Time for a recipe. Here I’m using some more of my stored flageolet beans, from a variety of dwarf French bean called Safari which I grow on my allotment plot, the Circus Garden.
Dried flageolet beans are fairly easy to source and, to save time, you could always use tinned flageolet beans, although the flavour won’t be as good. In this recipe I’m pairing these beans with leeks, the hardiest and often the longest surviving vegetable on the Circus Garden.
The recipe is vegan and full of rich and appealing flavours, and I recommend you try it as it is. However, if you can’t bear the idea of your risotto without Parmesan and/or butter then you can easily substitute these for the nutritional yeast at the final stage.
Nutritional yeast is available in health food stores and some supermarkets.

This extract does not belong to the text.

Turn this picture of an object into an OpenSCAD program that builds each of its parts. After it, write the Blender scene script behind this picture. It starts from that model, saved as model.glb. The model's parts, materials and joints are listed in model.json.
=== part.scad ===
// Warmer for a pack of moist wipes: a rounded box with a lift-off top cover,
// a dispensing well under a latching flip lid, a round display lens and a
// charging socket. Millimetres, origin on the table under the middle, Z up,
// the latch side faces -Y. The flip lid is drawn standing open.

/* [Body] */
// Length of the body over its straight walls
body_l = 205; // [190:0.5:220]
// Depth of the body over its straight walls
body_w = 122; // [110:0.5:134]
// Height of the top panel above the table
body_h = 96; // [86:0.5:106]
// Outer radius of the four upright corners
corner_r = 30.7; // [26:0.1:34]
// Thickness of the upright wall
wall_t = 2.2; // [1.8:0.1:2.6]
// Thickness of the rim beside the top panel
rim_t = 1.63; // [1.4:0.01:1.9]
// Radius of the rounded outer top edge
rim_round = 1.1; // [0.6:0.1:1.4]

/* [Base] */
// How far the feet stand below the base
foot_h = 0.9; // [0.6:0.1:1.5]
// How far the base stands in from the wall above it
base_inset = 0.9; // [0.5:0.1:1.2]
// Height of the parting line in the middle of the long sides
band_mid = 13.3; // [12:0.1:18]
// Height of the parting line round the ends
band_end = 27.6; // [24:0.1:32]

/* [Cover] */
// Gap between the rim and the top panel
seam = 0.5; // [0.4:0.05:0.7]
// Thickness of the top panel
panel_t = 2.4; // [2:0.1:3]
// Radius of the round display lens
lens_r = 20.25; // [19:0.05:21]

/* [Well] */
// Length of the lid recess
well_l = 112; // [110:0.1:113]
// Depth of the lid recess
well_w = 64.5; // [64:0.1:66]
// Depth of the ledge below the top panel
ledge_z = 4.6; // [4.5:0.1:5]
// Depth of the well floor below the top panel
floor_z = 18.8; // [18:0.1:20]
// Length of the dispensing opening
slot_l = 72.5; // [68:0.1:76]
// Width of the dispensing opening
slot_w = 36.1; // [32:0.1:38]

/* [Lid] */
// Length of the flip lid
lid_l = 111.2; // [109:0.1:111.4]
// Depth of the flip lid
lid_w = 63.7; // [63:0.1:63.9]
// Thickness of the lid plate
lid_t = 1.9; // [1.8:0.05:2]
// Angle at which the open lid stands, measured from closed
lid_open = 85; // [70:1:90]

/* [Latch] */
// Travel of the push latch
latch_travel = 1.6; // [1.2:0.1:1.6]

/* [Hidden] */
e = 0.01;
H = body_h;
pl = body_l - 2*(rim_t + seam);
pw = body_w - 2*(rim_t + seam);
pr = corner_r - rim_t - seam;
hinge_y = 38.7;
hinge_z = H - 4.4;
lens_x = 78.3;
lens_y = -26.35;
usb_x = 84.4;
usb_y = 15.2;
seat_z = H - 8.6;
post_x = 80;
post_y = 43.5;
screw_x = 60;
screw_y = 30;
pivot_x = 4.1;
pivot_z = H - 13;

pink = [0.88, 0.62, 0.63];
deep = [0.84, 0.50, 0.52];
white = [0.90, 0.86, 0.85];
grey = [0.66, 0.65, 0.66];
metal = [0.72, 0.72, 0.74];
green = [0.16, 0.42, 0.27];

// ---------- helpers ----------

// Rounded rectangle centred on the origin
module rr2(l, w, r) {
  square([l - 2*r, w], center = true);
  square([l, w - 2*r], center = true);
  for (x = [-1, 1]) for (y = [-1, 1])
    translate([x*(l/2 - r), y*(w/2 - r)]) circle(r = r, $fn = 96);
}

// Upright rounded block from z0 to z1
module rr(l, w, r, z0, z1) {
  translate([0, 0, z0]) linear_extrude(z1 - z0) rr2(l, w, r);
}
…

It is an inactive yeast, a completely natural product, a good source of vitamin B12 and adds both richness and flavour to this dish.
flageolet bean and crispy leek risotto with truffle oil
1 onion, finely chopped
1 clove garlic, finely chopped
2 leeks, sliced
100 g flageolet beans, cooked weight
200 g arborio, or similar, risotto rice
glass white wine
1 litre vegetable stock
2 tbsp extra virgin olive oil
½ tsp sea salt
1 tbsp fresh parsley, finely chopped
30 g nutritional yeast
1 leek, including green part, very finely shredded
Groundnut oil for deep frying
1 tbsp fresh parsley, finely chopped
1 tbsp truffle oil
1. Heat the groundnut oil in a pan over a high heat. When the oil is hot enough to brown a cube of bread within 30 seconds, carefully put the thinly shredded leek into the oil. Cook for 4-5 minutes until the leek is starting to turn a golden brown and is crisp. Remove from the oil with a slotted spoon and drain on kitchen paper. Set to one side.

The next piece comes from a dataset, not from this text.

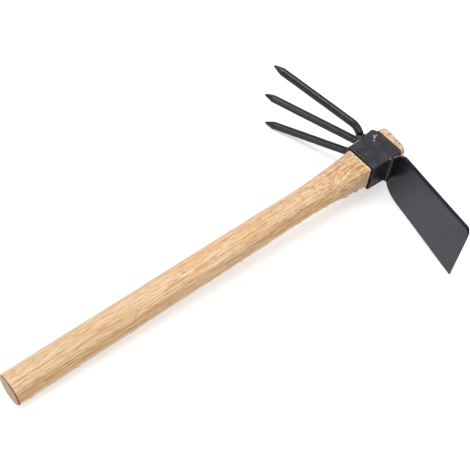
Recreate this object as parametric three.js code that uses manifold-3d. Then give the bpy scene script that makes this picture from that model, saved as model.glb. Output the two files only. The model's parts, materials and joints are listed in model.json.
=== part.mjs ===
// Double hoe: a steel eye on a wooden handle, with a flat blade welded to one side of the eye and
// three round tines welded to the other.
//
// Lengths are millimetres. The tool is made in a frame of its own: X runs along the handle towards
// the head and is zero at the eye's front rim, Y points from the blade's side to the fork's side,
// and Z is square to both. At the end the whole tool is laid on the ground, which is Z = 0.

import * as THREE from 'three';
import { mergeVertices } from 'three/addons/utils/BufferGeometryUtils.js';
import Module from 'manifold-3d';

// Handle
const gripDiameter = 28;
const gripLength = 309;
const waistDiameter = 27.3;
const waistEase = 60;
const neckLength = 72;
const buttRounding = 1.8;
const stubLength = 12.4;
const stubSlant = 3.4;
const stubRounding = 2.4;

// Eye, the tapered steel box that the handle is driven into
const eyeLength = 35.6;
const eyeFrontWidth = 35.4;
const eyeBackWidth = 37.8;
const eyeDepth = 31.9;
const eyeDrop = 1.4;
const eyeWall = 2.4;
const eyeCornerRadius = 2.6;
const eyeRimRounding = 0.5;

// Wedge, the steel slip that spreads the handle inside the eye
const wedgeLength = 24;
const wedgeThickness = 3;
const wedgeTipThickness = 0.8;
const wedgeWidth = 17;
const wedgeSink = 1;

// Blade
const bladeLength = 110.3;
const bladeEdgeWidth = 66.6;
const bladeRootWidth = 55.5;
const bladeThickness = 3.3;
const bladeTiltDegrees = 10.8;
const upperShoulderLength = 15;
const lowerShoulderLength = 26;
const upperCornerRadius = 7.4;
const lowerCornerRadius = 1.2;
const grindLength = 7;
const cuttingEdgeThickness = 0.7;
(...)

2. Place the stock in a large pan. Bring to the boil then turn to the lowest setting and leave to simmer.
3. While you are heating the stock, heat the olive oil in a separate large pan over a medium heat. When the oil is hot add the onions and cook, stirring, for five minutes or until the onion is soft and translucent. Add the leeks and the garlic and cook, stirring, for a further 5 minutes until the leek is soft.
4. Add the rice and cook for a further 1-2 minutes, stirring to ensure the rice grains come into contact with the oil.
5. Turn up the heat and pour in the wine, stirring to deglaze. Add the salt and a ladle of stock and reduce the heat back to medium. Keep stirring, adding a ladleful of stock whenever the rice starts to look dry. After 20 minutes add the flageolet beans.
6. Cook for a further 5 minutes, stirring frequently. Test the rice to see if it is cooked. When ready it should be “al dente”. If it isn’t ready, continue adding stock and stirring as before. You may not need to add all the stock.
7. Remove from the heat, add the nutritional yeast, half of the crispy leek and the chopped parsley and stir into the risotto. Serve the risotto with a few drops of truffle oil and scattered with the remaining crispy fried leeks.